Whenever I go to downtown Seattle, I always stop at the tiny little Crumpet Shop next to the Public Market. Of course you can get amazing crumpets there. And tea–the best tea you will find anywhere! They give you a mug to help yourself at the tea urns, “As much as you like,” they say. “And when you leave, just ask for a ‘to go’ cup and fill it throughout the day as you wander the market!”
I always make my friends get a crumpet, since almost no one I know has really had a great one of those. But I go for my other tea-time favorite, Smoked Salmon and Cream Cheese Sandwiches on Homemade Oatmeal Bread. The sandwich is easy to make, but if you don’t have the best oatmeal bread available for it, you’d best make it yourself. (See link.)
These tea sandwiches are part of a menu I’m developing for a traditional tea I’m having here in April… well, as traditional as I’m able to get anyway! Salmon and cream cheese is an old favorite. Pickles of some sort, and an herb such as dill is always a great addition. This time, I used a pickle that was left by my culinary muse and good friend Amy Brummer. She showed up at my door last week with a bowlful of home-grown kumquats and and handful of jalapeños saying, “These are just screaming to be put in a jar together!” and I watched as she turned them into citrus-y and spicy pickles. How could I know they would be the perfect little jolt for the smoked salmon???
Directions are minimal so forget measurements.

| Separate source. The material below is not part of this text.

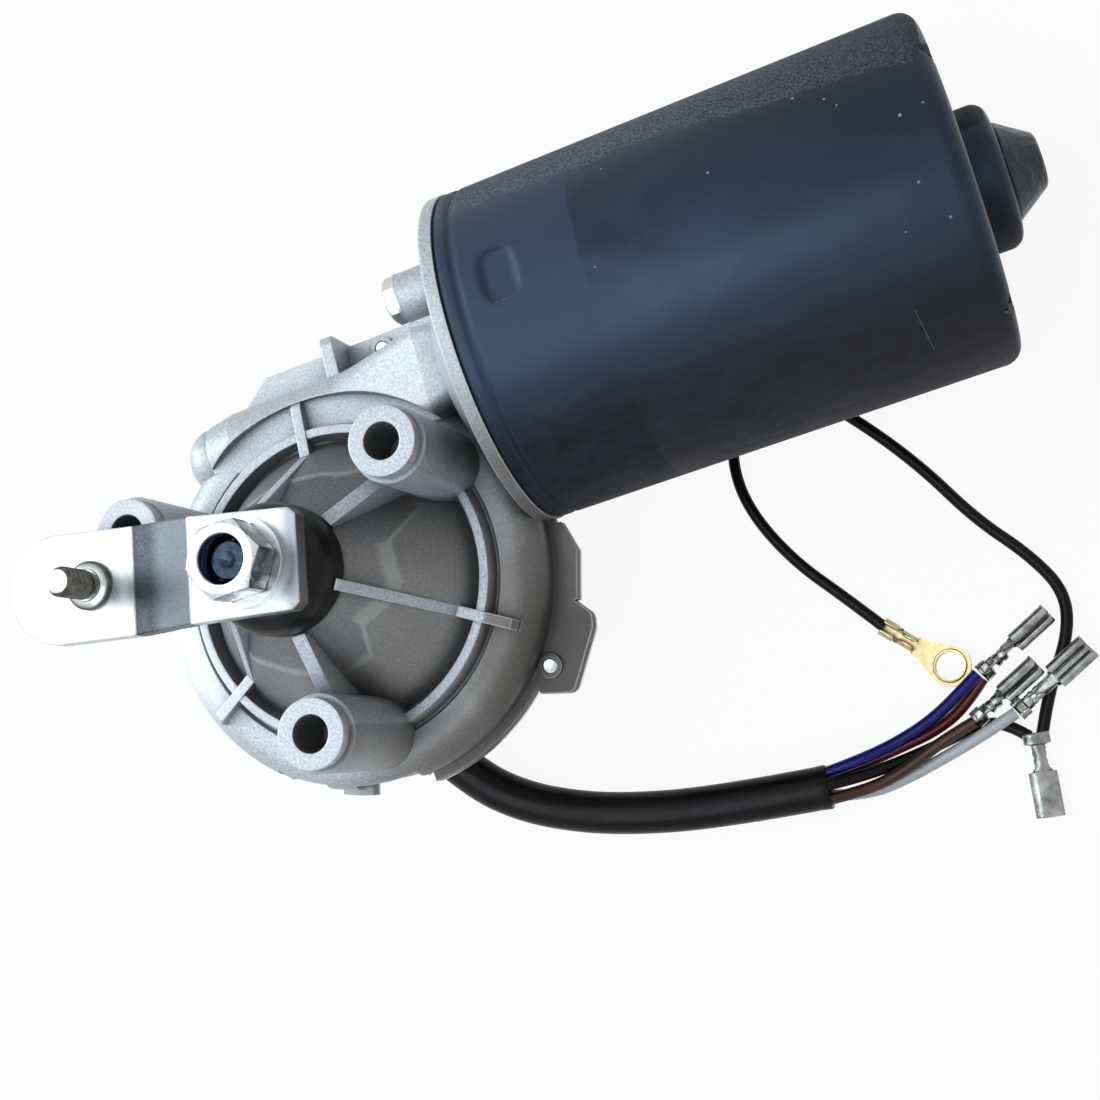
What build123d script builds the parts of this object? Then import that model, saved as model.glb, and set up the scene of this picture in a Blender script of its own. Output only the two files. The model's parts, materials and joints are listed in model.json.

Spread slices of good oat bread with a little unsalted butter and lots of cream cheese. If making an open-faced sandwich, cut into rounds. Top the bread (or rounds) with sprouts, thinly sliced strips of smoked salmon, thin slices of pickled (or fresh) red onions, lemon zest (or Amy Brummers pickled kumquats), and a sprinkle of thyme or dill. If you are making a full sandwich with two slices of bread, spread a bit of butter and more cream cheese on the top slice before covering the bottom.